Die Zunahme der offiziellen Besuche in den letzten Jahren sei "größtenteils" ein Versuch, den Mangel an Sicherheitsgarantien auszugleichen, die die EU Taipeh nicht bieten könne - oder wolle -, fügte Ohlberg hinzu.
Stattdessen könne die EU der chinesischen Regierung signalisieren, dass Europa ein Interesse an der Stabilität der Straße von Taiwan habe, einer wichtigen Route für den internationalen Handel und die Lieferung von Halbleitern.

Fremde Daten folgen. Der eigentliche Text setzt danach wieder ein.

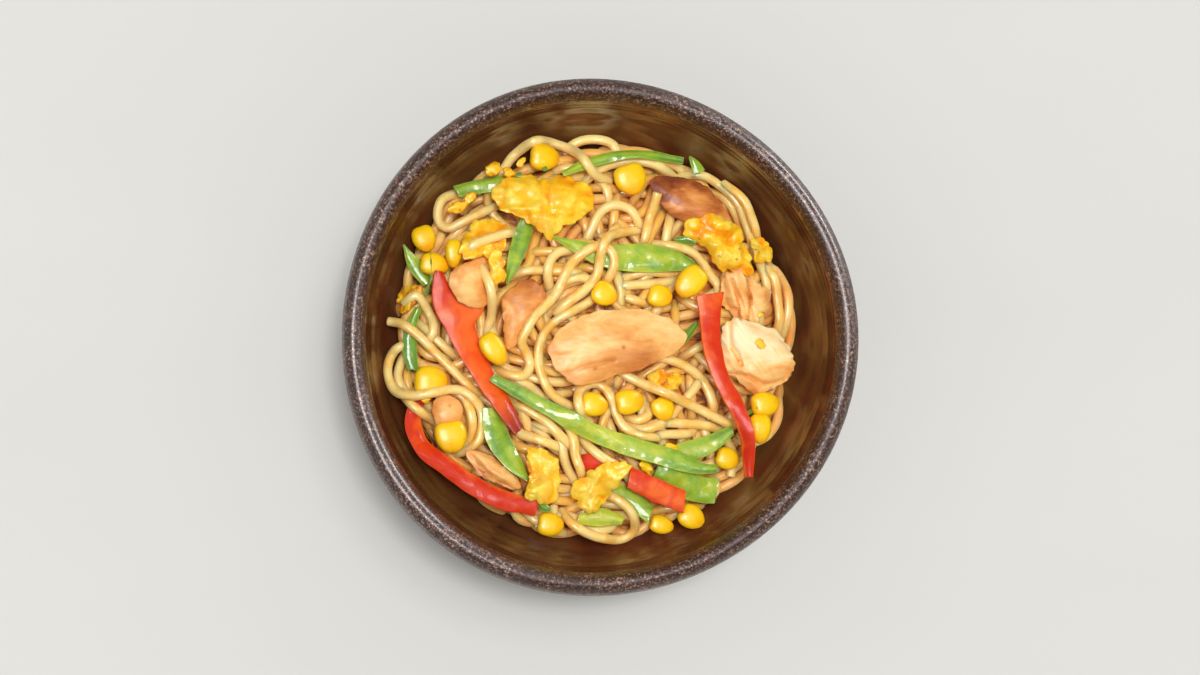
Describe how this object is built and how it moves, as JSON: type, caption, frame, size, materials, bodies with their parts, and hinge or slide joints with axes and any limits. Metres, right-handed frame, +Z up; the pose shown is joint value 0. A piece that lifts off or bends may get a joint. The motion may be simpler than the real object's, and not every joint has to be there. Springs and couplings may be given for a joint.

Roy Lee sieht auch eine Annäherung der Ansichten innerhalb der EU zur Verteidigung der taiwanesischen Demokratie und der Notwendigkeit, den Frieden in der Region um jeden Preis zu erhalten.
"Die entschlossene Unterstützung und der Konsens der EU in Bezug auf die Aufrechterhaltung des Status quo sind umso wichtiger, als wir davon ausgehen, dass China in den nächsten Monaten, wenn nicht sogar Jahren, noch einschüchternder und aggressiver gegenüber Taiwan auftreten wird", sagte der Gesandte und verwies auf die jüngste Entscheidung Naurus, die diplomatischen Beziehungen zu Taiwan zugunsten Chinas abzubrechen.
"Dies ist nur der Anfang einer Reihe von Einschüchterungen", fuhr Lee fort.
"Das Problem ist, dass China nie auf das taiwanesische Volk hört. Sie befassen sich nicht wirklich mit den Auswirkungen des Ergebnisses des demokratischen Prozesses. Sie versuchen immer, die Dinge einseitig zu regeln, aus ihrer eigenen Perspektive.